Looking into a mirror at the van Leer home in Haifa, Chris Marker takes his self-portrait—the only one he ever published. (Photo by Chris Marker, courtesy of the Israel Museum, Jerusalem.)

Reich, the curator, hoped to spark renewed interest in Marker with the exhibit and to send the film and photos on a global tour. But as in so many other areas of Israeli and Jewish life, the Hamas attack of Oct. 7, 2023, intervened to derail the plans. The international response to the Gaza war has rendered Israel’s reputation radioactive and expressions of Jewish culture increasingly fraught. Some foreign museums displaying artwork on loan from the Israel Museum, including works with no connection to Israel, are removing the museum’s name to avoid vandalism. The exhibit closed in Jerusalem in October, just as the war was ending, and no dates abroad are currently planned. The moment of this film’s creation, when it was possible for a European artist to sympathize with Jews building a new home for themselves in the Middle East, has passed.

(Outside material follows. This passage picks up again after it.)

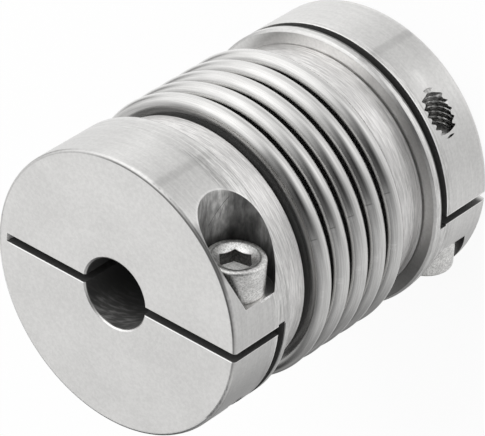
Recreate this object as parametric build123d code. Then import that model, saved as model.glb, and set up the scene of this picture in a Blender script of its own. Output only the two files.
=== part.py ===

When I saw Marker’s film for the first time early last summer, the screening was interrupted midway by the wail of a siren—Jerusalem had been targeted by a ballistic missile from Yemen. Museum guards hustled us to a lower floor.

Meanwhile, Rachel Rabin Yaakov, the calm kibbutz leader from the scene at Manara, in her thirties then and nearly one hundred now, had been exiled from the kibbutz she founded in 1943, which was emptied of residents and badly damaged by Hezbollah rockets. The swan-necked girl from the painting class, Ilana Steinitz, had left Israel long before and lives in Britain. As a child, it turns out, she’d been crippled by polio—but in a choice typical of Marker, he doesn’t reveal her disability, preferring her intelligent face and thoughts of her future.

The poverty and optimism of the young Israel on the screen has been replaced by prosperity, by political mismanagement, by a kind of fatalistic resilience in the face of hostility that has turned out to be deeper, more durable, and more deranged than seemed possible in 1960. The “petite planète” of our times is not the one Marker hoped for.

But in the world of his film, all of this lies in the future. The country consists of vacant lots with old tires, wheat fields that were recently swamps, expanses of sand, new telephone poles and sewage pipes. The sun is relentless, and so are the people. While they grin at a visitor’s camera, the past creeps up behind them. Chris Marker wanted to know what kind of place this would become. It’s still a good question.